The state did what it could to advance the cause of art. It offered poets brilliant opportunities for distinguishing themselves at the celebrations held in honour of its victories, and gave prizes for the best performances. As Themistocles had been assisted by Simonides, so Cimon was assisted by the genius of Ion, who in like manner laboured to hand down his fame to posterity. Pericles was led by his own tastes as well as by political considerations to do all that lay in his power to foster the art of song in Athens. For this purpose he introduced the musical competitions at the Panathenæa, and so summoned all men of talent to vie publicly one with another. He himself was the organiser and lawgiver in this department, and settled with profound artistic knowledge the manner in which the singers and cithara-players should appear at the festivals. If in spite of all these efforts lyric poetry did not take the place we might have anticipated in the Athens of Pericles, and Simonides found no worthy successors, the principal reason must be sought in the fact that another stronger and richer voice of poetry arose, into which the lyric was merged and so lost its individual importance.

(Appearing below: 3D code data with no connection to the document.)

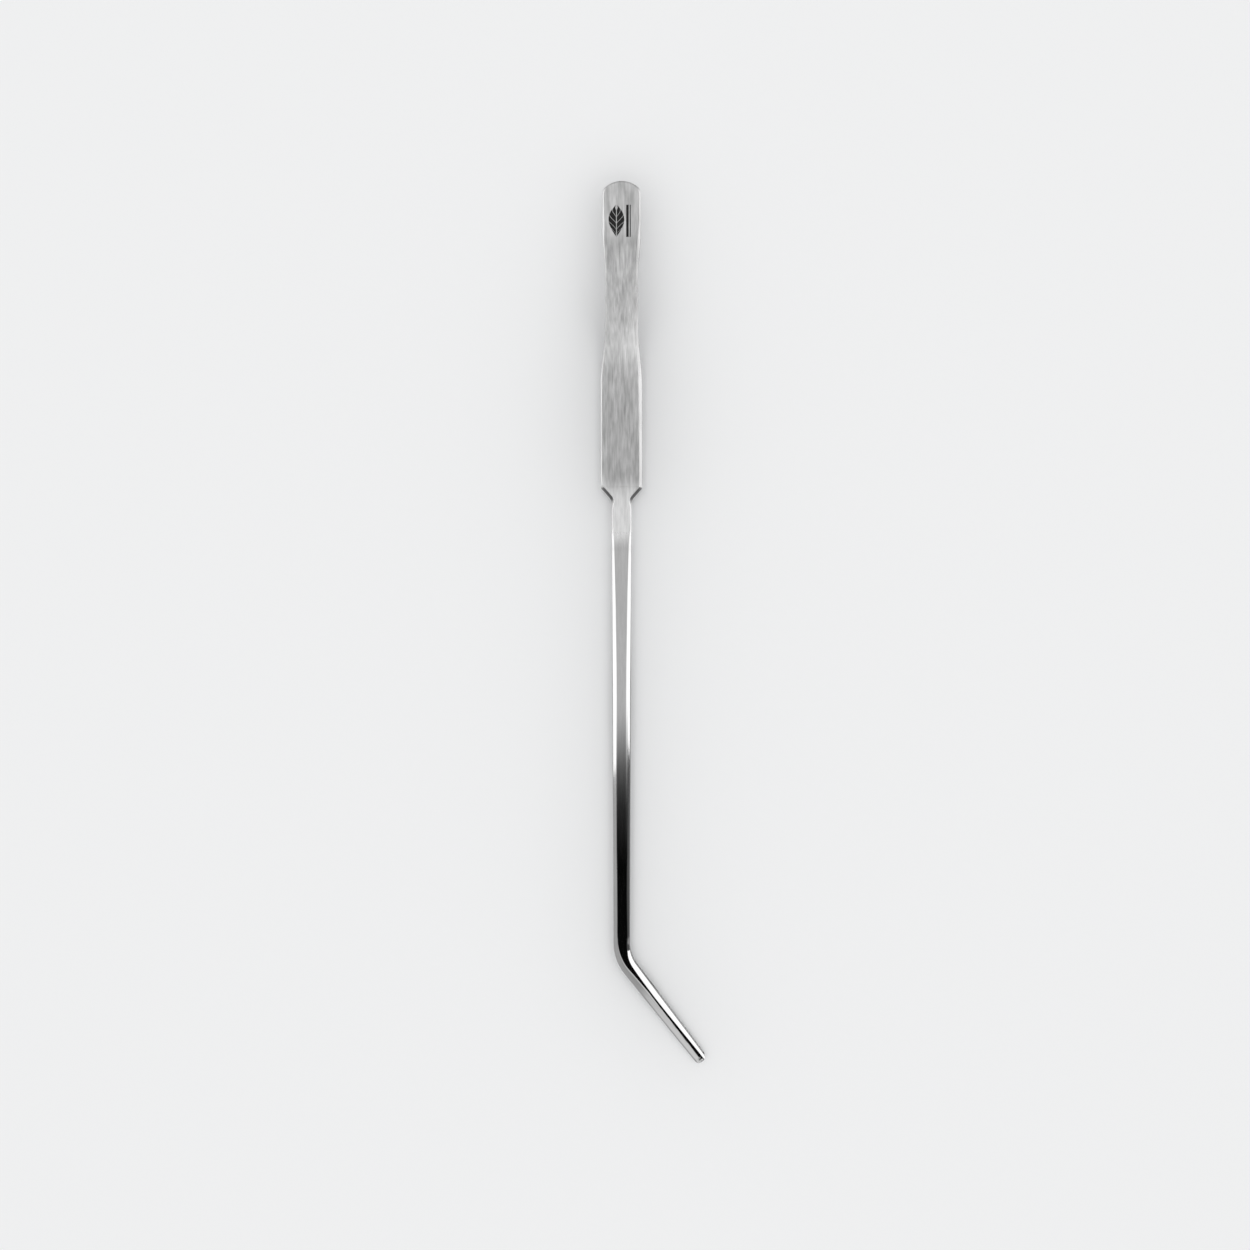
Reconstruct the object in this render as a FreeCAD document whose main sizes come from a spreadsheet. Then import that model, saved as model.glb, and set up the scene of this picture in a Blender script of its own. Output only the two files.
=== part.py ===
"""Long aquascaping tweezers with sideways-bent, serrated tips.

Two stainless arms are spot-welded together at the heel and bow apart into a
flat spring leaf, a broad grip, a narrow stem and a fine bent tip. Pressing the
grips brings the flat ground jaws together.

Frame, in millimetres: the tool lies on its rear arm. +Y runs along the stems
towards the heel, the tips bend towards +X, and +Z is up, across the opening.
The origin is on the outer face of the rear grip, which is the face it rests on.
"""
import FreeCAD, Part
import math
import os

import Sketcher

SIZES = {
    # outline of an arm, seen square on; places are measured from the heel end
    "rest_from_heel": 77.0,         # the origin, in the middle of the grip
    "heel_width": 11.4,
    "heel_end_radius": 7.35,        # the blunt curve across the heel end
    "heel_corner_radius": 2.6,
    "heel_taper_from_heel": 17.0,   # where the heel starts to narrow to the waist
    "waist_from_heel": 27.0,
    "waist_width": 9.8,
    "waist_end_from_heel": 46.5,    # where the waist starts to widen to the grip
    "grip_from_heel": 58.0,
    "grip_width": 12.3,
    "grip_end_from_heel": 91.6,
    "side_blend_radius": 45.0,      # the soft corners between heel, waist and grip
    "shoulder_run": 3.6,            # length of the sloped shoulder below the grip
    "shoulder_corner_radius": 1.0,
    "stem_root_radius": 3.0,        # the hollow corner between shoulder and stem
    "stem_width": 5.9,              # at the shoulder
    "stem_end_width": 5.0,          # at the bend
    "bend_from_heel": 231.0,        # where the two centre lines would cross
    "bend_angle": 37.9,
    "bend_radius": 12.5,            # of the centre line
    "tip_reach": 39.0,              # from that crossing to the end of the tip
    "tip_neck_reach": 10.0,         # the last stretch, which narrows faster
    "tip_neck_width": 3.9,
    "tip_width": 3.35,
    "tip_corner_radius": 1.5,
    # thickness and opening, seen from the side
    "leaf_thickness": 1.2,
    "heel_bow_from_heel": 24.65,    # where the heel line meets the flank line
    "grip_bow_from_heel": 52.45,    # where the flank line meets the grip line
    "bow_radius": 44.5,             # inner radius of both bows
    "arm_rise": 8.5,                # from the mid-plane to the inside of the grip
    "root_from_heel": 88.0,         # where the arm starts to thicken to the stem
    "root_end_from_heel": 99.0,
    "root_blend_radius": 25.0,
    "stem_thickness": 2.0,
    "tip_thickness": 1.1,
    "jaw_clearance": 0.04,          # left between the jaws when they are closed
    "jaw_blend_radius": 60.0,
    # the line that the spring leaf bends about
    "knuckle_radius": 0.9,
    "knuckle_clearance": 0.03,
    # rounded outer edges
    "handle_edge_radius": 0.6,
    "stem_edge_radius": 1.6,
    "tip_edge_radius": 0.75,
    # grooves across each jaw
    "tooth_pitch": 1.0,
    "tooth_width": 0.7,
    "tooth_depth": 0.25,
    "tooth_count": 22,
    "tooth_end_margin": 1.4,        # from the end of the tip to the first groove
    # nuggets that weld the heels together
    "weld_diameter": 3.2,
    "weld_thickness": 0.8,
    "weld_from_heel": 6.0,
    "weld_pitch": 7.0,
}

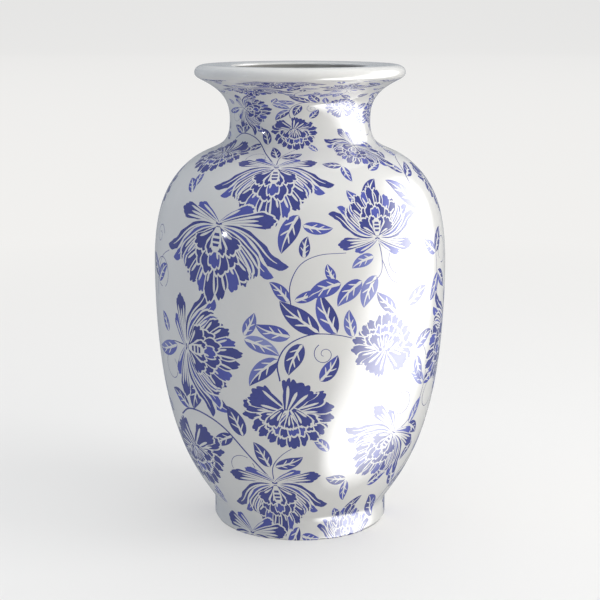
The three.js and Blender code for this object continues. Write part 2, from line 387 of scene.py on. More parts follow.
# knots of each stem, then its half-width at each end
STEMS = (
    ((-7.5 + 93j, -8.3 + 100j, -4.5 + 107j, 4 + 111j, 14 + 110.5j, 24 + 107.5j), 0.3, 0.14),
    ((-3.2 + 120.5j, -3.6 + 129j, 0 + 136.5j, 7 + 140j, 17 + 140.5j), 0.22, 0.1),
    ((30 + 146j, 31.5 + 137j, 30 + 131j, 22 + 127j), 0.22, 0.12),
    ((31.5 + 137j, 36 + 129j, 45 + 126j), 0.18, 0.1),
    ((-49 + 102.5j, -58 + 102.5j, -66 + 99.5j, -73 + 93j), 0.24, 0.12),
    ((-60 + 71j, -52 + 75.5j, -42 + 75j, -32 + 70j, -22 + 58j, -12.8 + 45.5j), 0.36, 0.36),
    ((-12.4 + 45.5j, -12 + 54j, -7 + 61j, 2 + 67j), 0.26, 0.1),
    ((43.5 + 66.5j, 51 + 69.5j, 57.5 + 77j, 60 + 87j, 58 + 98j, 49 + 107.5j), 0.22, 0.14),
    ((56 + 24j, 58.5 + 35j, 65 + 45.5j, 76 + 51j), 0.34, 0.2),
    ((80 + 101j, 72 + 108j, 66 + 119j, 65 + 131j, 64 + 138j), 0.26, 0.12),
    ((-72 + 118j, -71 + 126j, -66 + 134j, -58 + 138j), 0.22, 0.1),
    ((88 + 40j, 80 + 50j, 75.5 + 60j, 78 + 72j), 0.26, 0.14),
)
# centre, radius and where the gap is
RINGS = (
    (-26.5 + 52j, 6.2, 60), (-61.5 + 91.5j, 5.0, 80), (45.5 + 79.5j, 5.0, 200), (67 + 79j, 6.2, 20),
    (40 + 136.5j, 5.6, 120), (72 + 136j, 5.2, 250), (-66 + 128j, 6.0, 300), (-82 + 60j, 5.4, 30),
)
CURLS = ((9 + 103.5j, 4.2, 120), (-70 + 142j, 4.4, 10))


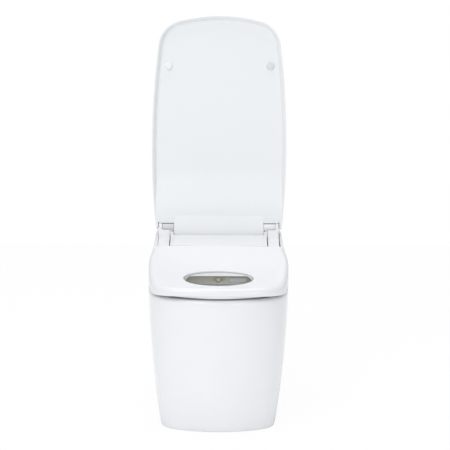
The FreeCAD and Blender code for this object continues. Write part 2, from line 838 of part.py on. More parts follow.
def make_lid():
    """A tray with a thin lip and a sloped border, a tail between the hinges, lugs and knuckles."""
    low = -lid_lip_offset
    top = lid_depth - lid_lip_offset
    tray = plan_prism(lid_plan, low, top)
    edges = [e for e in tray.Edges if e.BoundBox.ZMin > top - overrun / 2
             and e.BoundBox.YMin < -lid_foot - overrun]
    tray = tray.makeChamfer(lid_edge_bevel, edges)
    mouth = inset_plan(lid_plan, lid_lip, lid_band - lid_foot)
    floor = inset_plan(lid_plan, lid_lip + lid_border, lid_band - lid_foot + lid_border)
    pocket = Part.makeLoft([plan_wire(mouth, low), plan_wire(floor, low + lid_tray_depth)], True, True)
    tail = block(-lid_tail_half, lid_tail_half, -lid_foot - overrun, lid_tail, low, top)
    tail_edges = [e for e in tail.Edges if e.BoundBox.YMin > lid_tail - overrun / 2
                  and e.BoundBox.XLength > lid_tail_half]
    tail = tail.makeFillet(lid_tail_round, tail_edges)
    lug_y = -lid_foot - lug_inset
    lug = block(lid_tail_half, lug_outer, lug_y - lug_height, lug_y, low - lug_rise, low + lug_rise)
    knuckle = rod(vec(lid_tail_half - lid_knuckle_width, 0, 0), X_AXIS, barrel_radius, lid_knuckle_width)
    lid = tray.cut(pocket).fuse([tail, lug, mirrored(lug), knuckle, mirrored(knuckle)])
    pin_hole = rod(vec(lid_tail_half - lid_knuckle_width - overrun, 0, 0), X_AXIS,
                   hinge_pin_radius + fit_gap, lid_knuckle_width + 2 * overrun)
    lid = lid.cut(pin_hole).cut(mirrored(pin_hole))
    return raised(lid)


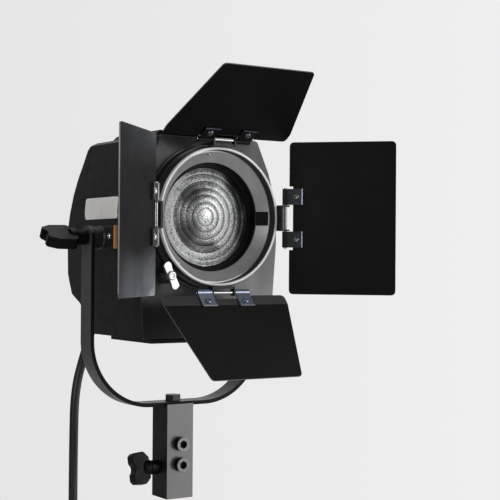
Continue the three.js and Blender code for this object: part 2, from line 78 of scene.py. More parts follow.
# ------------------------------------------------------------------ materials
class Nodes:
    def __init__(self, name):
        self.mat = bpy.data.materials.new(name)
        self.mat.use_nodes = True
        self.t = self.mat.node_tree
        self.b = next(n for n in self.t.nodes if n.type == "BSDF_PRINCIPLED")
        self.coord = self.t.nodes.new("ShaderNodeTexCoord").outputs["Object"]

    def link(self, a, b):
        self.t.links.new(a, b)

    def mapping(self, scale=(1, 1, 1), rot=(0, 0, 0)):
        m = self.t.nodes.new("ShaderNodeMapping")
        m.inputs["Scale"].default_value = scale
        m.inputs["Rotation"].default_value = rot
        self.link(self.coord, m.inputs["Vector"])
        return m.outputs["Vector"]

    def noise(self, scale, detail=3, rough=0.55, vec=None):
        n = self.t.nodes.new("ShaderNodeTexNoise")
        n.inputs["Scale"].default_value = scale
        n.inputs["Detail"].default_value = detail
        n.inputs["Roughness"].default_value = rough
        self.link(vec or self.coord, n.inputs["Vector"])
        return n.outputs["Fac"]

    def voronoi(self, scale, vec=None, feature="F1"):
        n = self.t.nodes.new("ShaderNodeTexVoronoi")
        n.feature = feature
        n.inputs["Scale"].default_value = scale
        self.link(vec or self.coord, n.inputs["Vector"])
        return n.outputs["Distance"]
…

Of all kinds of lyric poetry none was cultivated in Athens so admirably and successfully as the dithyrambus, the chant in praise of the god Dionysus, the giver of blessings—the branch of religious poetry which showed a capacity for development beyond all others. Lasus of Hermione, the tutor of Pindar, had changed this form of song (originally no more than the medium of an enthusiastic nature worship) into an artistically constructed choral chant and invested it with such splendour by bold and varied measures and the rippling music of flutes, as to cast the fame of Arion, its original inventor, into the shade. From the Peloponnesus Lasus brought the new art to the court of the Pisistratidæ at Athens. At that time everything connected with the worship of Dionysus was regarded with special favour, the dithyrambus was introduced into state festivals, and wealthy citizens vied with one another in equipping and training Bacchic choirs, composed of fifty singers who danced circling the flaming altars of Dionysus; and no expense was spared to procure new songs for the Attic Dionysia from the greatest masters, such as Pindar and Simonides. The latter could boast that he had won no less than fifty dithyrambic victories at Athens. But the evolution of the dithyrambus did not stop there.

The dithyrambus not only included every metre and rhythm known to earlier kinds of lyric poetry, but it contained elements which tended to pass beyond the limitations of the lyric. For the festal chorus regarded the god whose praises they, sang as an immanent presence and, as it were, lived through all that befell him, whether of persecution or victory; and it was therefore but a short step to pass beyond the assumption that their audience was acquainted with the events which formed the subject of their chants, and to call them to mind by narration or set them forth by spectacular representation. The leaders of the dithyrambic chorus accordingly interspersed their singing with recitations, and thus epic and song were combined. The epic recitation was then rendered more effective by the aid of action and costume, the god himself was made visible in his suffering and triumph, the leader of the chorus undertook the part, the dancers were transformed into satyrs—attendants of the god and partakers of his fortunes; and thus from the union of the old forms of poetry there sprang a new form, the drama, the richest and most perfect of all.

The Greeks were by nature gifted with dramatic talent. Their natural vivacity induced them to clothe every doubt or deliberation in the form of a dialogue. Thus even in Homer we find the germ of the drama, which now reaped the benefit of the entire evolution of the older art methods. For all that dance and song had invented in the way of balanced rhythm, effective metre, and poetic imagery, was here united, enlivened by the art of mimicry, which made the person of the actor the instrument of artistic exposition, and warmed by the joyous fires of the Bacchic festival.

The cycle of representation could not but be limited so long as the action was confined by ceremonial considerations to the subjects offered by the worship of Bacchus. The Greeks therefore went a step farther and in place of the fortunes of Bacchus took other subjects equally well calculated to arouse lively sympathy, and thus (when this form of art had been invented) there flowed in an abundance of materials and fertile themes, the storehouse of Homeric and post-Homeric epos was flung open, the national heroes were introduced to the nation in a novel and striking guise, and a vast field of activity was opened to dramatic art.

This advance had already been made beyond the borders of Attica; for before the time of Clisthenes the hero Adrastus had been substituted for Dionysus, and it may be that a similar enlargement of the scope of dithyrambic poetry had also taken place at Corinth. But it was at Athens alone that these rudiments of the drama reached their full development. As the epic had mirrored the heroic days of old, as the lyric kept pace with the development of the nation for three centuries after the decline of the epic, so the drama was the form of poetry which began to flower at the moment when Athens became the pivot of Greek history. Originating from humble beginnings in the time of Solon, it grew in magnitude and importance with the growth of the city’s greatness, and is associated with the history of Athens in every stage of its development.

TRAGEDY

Thespis was the founder of Attic tragedy, for it was he who introduced the alternation of recitation and song and arranged the stage and costumes. The story goes that Solon had small liking for the new art, believing the violent excitement of the emotions by the representation of imaginary events to be prejudicial, but that the tyrants favoured this popular diversion, like everything else connected with the democratic worship of Dionysus, because it suited the purpose of their policy to provide brilliant entertainments for the population at the expense of wealthy citizens. About 550 B.C. they summoned the chorus leader from Icaria to the city, competitions between rival tragic choruses were introduced, and the stage near the black poplar in the market place became a centre of Attic festivity.